Conclusion: Et si vous vous étiez trompé de vendeur?
Soyons concret. Les directions qui sont régulièrement confrontées à des revendications de vendeurs feraient mieux de dépenser moins d’énergie négative à refuser, à faire des concessions ou à limiter les dégâts. Toute exigence d’un vendeur est une occasion de le faire gagner lui et d’en tirer par la suite un avantage pour l’entreprise. Tout l’art consiste à élargir dans ce but le débat et d’établir des accords qui profitent vraiment aux deux camps. Cherchez, autrement dit, avant tout des moyens grâce auxquels votre vendeur peut vendre plus. C’est d’ailleurs la meilleure façon de savoir si son profil correspond à celui exigé par votre entreprise.

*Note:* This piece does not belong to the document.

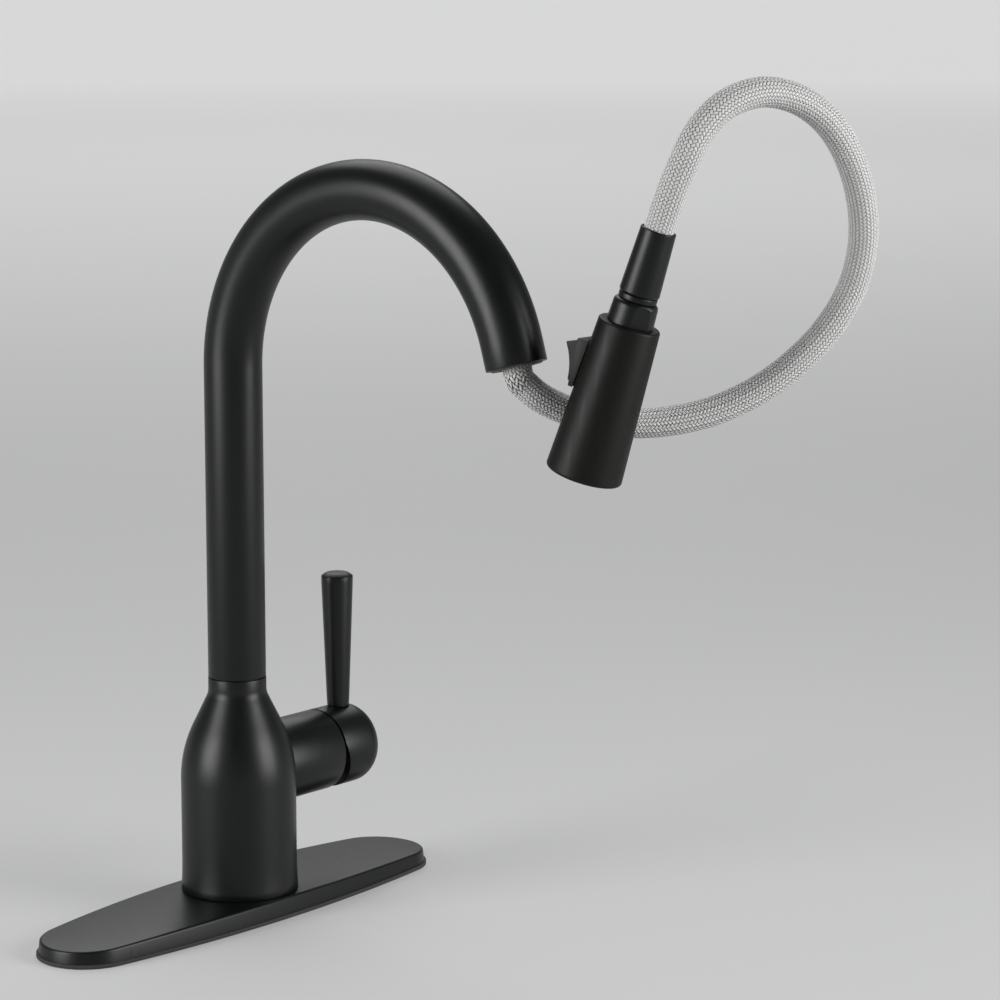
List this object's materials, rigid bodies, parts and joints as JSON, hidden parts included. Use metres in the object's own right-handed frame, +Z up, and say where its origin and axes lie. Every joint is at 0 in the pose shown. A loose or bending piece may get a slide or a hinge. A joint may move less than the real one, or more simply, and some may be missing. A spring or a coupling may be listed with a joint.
{
  "type": "kitchen faucet",
  "caption": "Pull-down kitchen faucet with deck plate, side lever handle, swivelling gooseneck spout and a spray head drawn out on its braided hose.",
  "frame": {"origin": "centre of the deck plate in the plane of the counter's top surface, on the axis of the spout's swivel", "axes": "+Z up along the swivel axis, -Y the way the spout reaches, +X towards the handle"},
  "size_m": [0.26, 0.3318, 0.535],
  "materials": {
    "black_coat": "satin",
    "black_plastic": "satin",
    "dark_plastic": "matt",
    "grey_plastic": "matt",
    "grey_brown_plastic": "matt",
    "slide_plastic": "smooth",
    "seal_rubber": "matt",
    "nozzle_rubber": "matt",
    "brass": "machined",
    "copper": "drawn",
    "steel": "machined",
    "ceramic": "polished",
    "braid": "braided"
  },
  "bodies": {
    "base": {"deck_gasket": "seal_rubber", "deck_plate": "black_coat", "plate_liner": "grey_plastic", "base_seal": "seal_rubber", "base_body": "black_coat", "swivel_hub": "brass", "swivel_washer": "black_plastic", "hub_circlip": "steel", "shank": "brass", "rubber_washer": "seal_rubber", "steel_washer": "steel", "mounting_nut": "brass", "inlet_hot": "copper", "inlet_cold": "copper", "valve_arm": "black_coat", "water_block": "brass", "cartridge_case": "grey_plastic", "fixed_disc": "ceramic", "seat_seals": "seal_rubber", "cartridge_nut": "brass", "bonnet_ring": "black_coat", "spout_seal": "seal_rubber"},
    "carrier": {"stem_carrier": "grey_plastic", "stem_pin": "steel"},
    "disc": {"moving_disc": "ceramic"},
    "handle": {"handle_stem": "steel", "handle_dome": "black_coat", "lever": "black_coat", "set_screw": "steel"},
    "spout": {"spout_tube": "black_coat", "bush_lower": "slide_plastic", "bush_upper": "slide_plastic", "mouth_insert": "grey_brown_plastic", "inner_hose": "braid", "hose_coupling": "brass", "coupling_seal": "seal_rubber", "free_hose": "braid", "hose_ferrule": "black_coat", "swivel_stem": "brass"},
    "head": {"coupling_nut": "black_coat", "swivel_collar": "black_coat", "hose_gasket": "seal_rubber", "inlet_screen": "steel", "inlet_spigot": "grey_plastic", "head_shell": "black_plastic", "diverter_body": "grey_plastic", "face_ring": "black_plastic", "nozzle_face": "dark_plastic", "rubber_nozzles": "nozzle_rubber", "aerator": "steel", "button_frame": "black_plastic", "rocker_pin": "steel"},
    "rocker": {"rocker_button": "black_plastic"},
    "spool": {"diverter_spool": "black_plastic"}
  },
  "joints": [
    {"name": "spout_swivel", "type": "hinge", "parent": "base", "child": "spout", "pos_m": [0, 0, 0.12], "axis": [0, 0, 1], "continuous": true},
    {"name": "handle_turn", "type": "hinge", "parent": "base", "child": "carrier", "pos_m": [0.046, 0, 0.0712], "axis": [1, 0, 0], "range_deg": [-45, 45]},
    {"name": "handle_tilt", "type": "hinge", "parent": "carrier", "child": "handle", "pos_m": [0.046, 0, 0.0712], "axis": [0, 1, 0], "range_deg": [0, 16]},
    {"name": "disc_slide", "type": "slide", "parent": "carrier", "child": "disc", "axis": [0, 0, 1], "range_m": [0, 0.0027]},
    {"name": "head_spin", "type": "hinge", "parent": "spout", "child": "head", "pos_m": [0.01581, -0.23822, 0.3212], "axis": [0.0879, -0.2876, 0.9537], "continuous": true},
    {"name": "rocker_tilt", "type": "hinge", "parent": "head", "child": "rocker", "pos_m": [0.01063, -0.21349, 0.29506], "axis": [0.9858, 0.1626, -0.0419], "range_deg": [0, 12]},
    {"name": "spool_slide", "type": "slide", "parent": "head", "child": "spool", "axis": [-0.0879, 0.2876, -0.9537], "range_m": [0, 0.0016]}
  ],
  "couplings": [
    {"joint": "disc_slide", "follows": "handle_tilt", "m_per_rad": 0.0092},
    {"joint": "spool_slide", "follows": "rocker_tilt", "m_per_rad": 0.007}
  ]
}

Garder en service des vendeurs qui n’ont pas le profil souhaité vous plonge dans une situation de perte/perte. Celle-ci est éthiquement injustifiable envers le vendeur, mais aussi envers l’entreprise. Elle est malsaine pour les deux parties.
Les vendeurs qui exigent à tout bout de champ une motivation supplémentaire (en euros) sont en réalité des gens qui ne sont pas motivés pour le métier de la vente. Si la motivation intérieure est absente, mieux vaut orienter votre vendeur vers sa véritable vocation. Il vous en sera par la suite reconnaissant. Ce n’est en effet pas au gérant de motiver ses vendeurs pour le métier de la vente. Cette responsabilité repose sur eux, et sur eux seuls.